Все эти люди не считали свои поступки хоть в малейшей степени геройскими. Они жили так каждый день, старательно сохраняя свою совесть и достоинство даже в бытовой повседневности.
В Ленинграде второй половины 1950-х и первой половины 1960-х годов, городе моего детства и отрочества, почти все считали каждую копейку. Одевались скромно, но аккуратно: всё выстирано, вычищено, подшито и поглажено. Как принято было говорить, «бедно, но чисто». В интеллигентских семьях мужчины даже по воскресеньям дома, в коммунальной квартире, не позволяли себе ходить небритыми, в майке, старых тренировочных штанах и тапочках на босу ногу — всегда в свежей сорочке, в брюках, домашних туфлях, а когда приходили гости, непременно и при галстуке. Женщины могли быть в домашнем халате, но не в коротеньком и на трёх пуговицах, обнажающем интимные части тела, а скорее похожем на платье, в каком обычно появлялись на службе.
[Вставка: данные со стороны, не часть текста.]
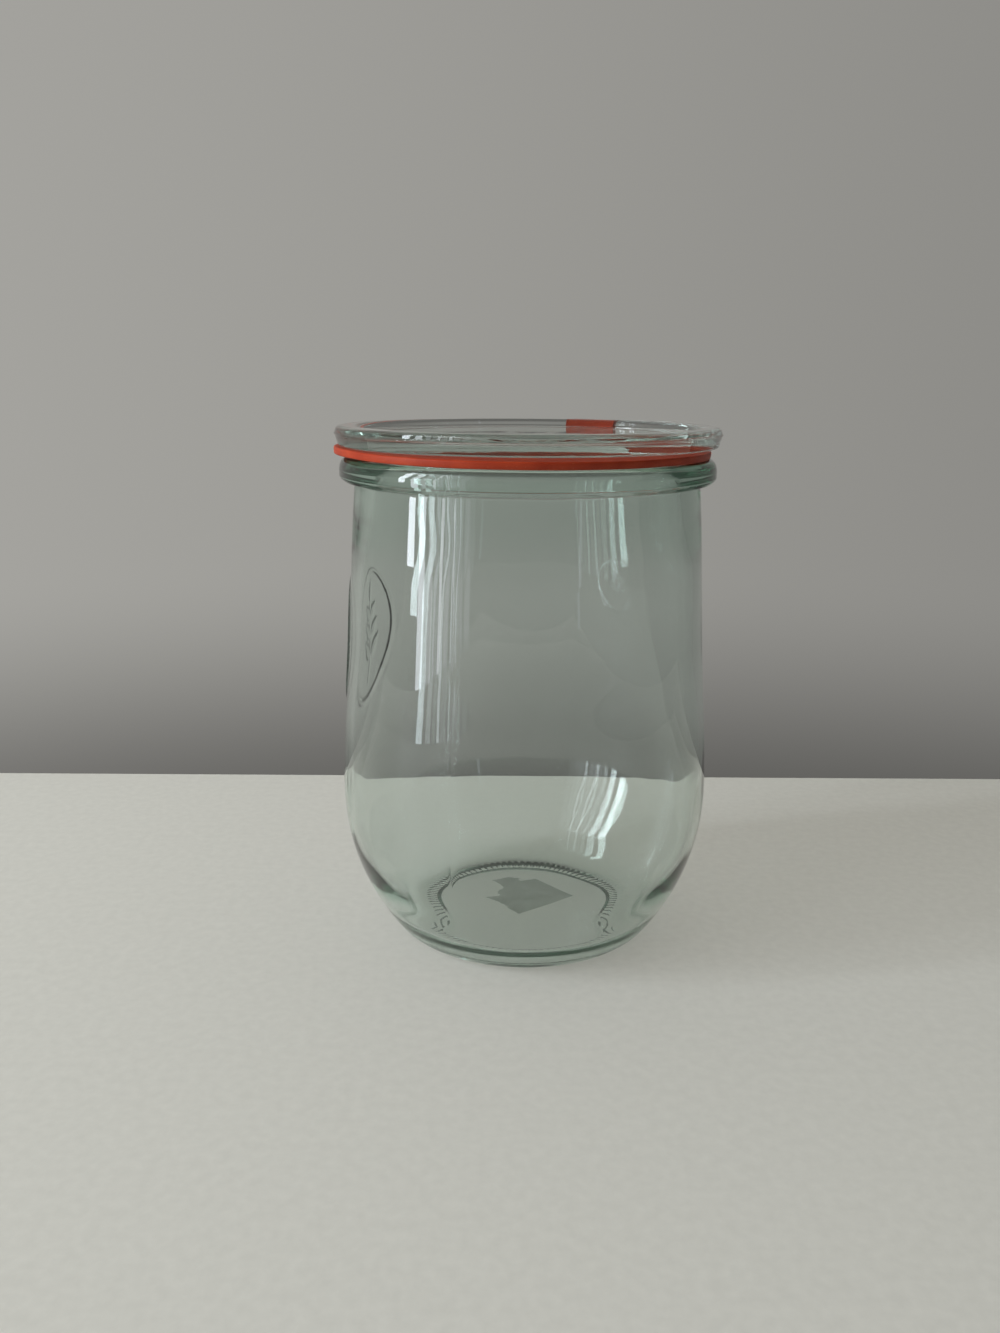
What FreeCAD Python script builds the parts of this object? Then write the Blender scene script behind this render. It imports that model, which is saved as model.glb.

Строгость в одежде — не наследие сталинско-пуританской эпохи, так было принято ещё в дореволюционном Петербурге.
Позже, уже в 1970-е годы, быть культурным по-прежнему считалось модно, в том числе в молодёжной среде. В университетской «Академичке», огромной столовке в Таможенном переулке, студенты традиционно обменивались «толстыми» журналами, книжками, пластинками (или как тогда их называли «пластами»). Читали — причём хорошую литературу — даже те, кто делал это вовсе не из любви к искусству.
Повторю ещё раз: само собой, всё это было характерно только для культурных слоёв тогдашнего Ленинграда. Да, и тогда хватало прожжённых хапуг, подлецов, доносчиков, эгоистов. Но не они определяли нравственное лицо города. Человек порядочный, совестливый был уважаем большинством тех, кто его окружал. К нему тянулись, знакомством с ним, а тем более дружбой гордились.
В итоге почти за полвека коммунистического правления Петроград-Ленинград успешно ассимилировал и дембелей после двух страшных войн, и крестьян из доведённых до голода и полной нищеты деревень, и евреев из белорусско-украинских местечек… Но ничего вечного не бывает. С начала 1970-х годов, когда начался массовый завоз так называемых лимитчиков, городской характер стал быстро портиться. В очерке «Судьба, судьбина…» я уже касался этой болезненной темы. Упоминал о том, что в городском бюджете отсутствовали средства на программы интеграции лимитчиков в среду горожан. Да, впрочем, таких программ и не существовало.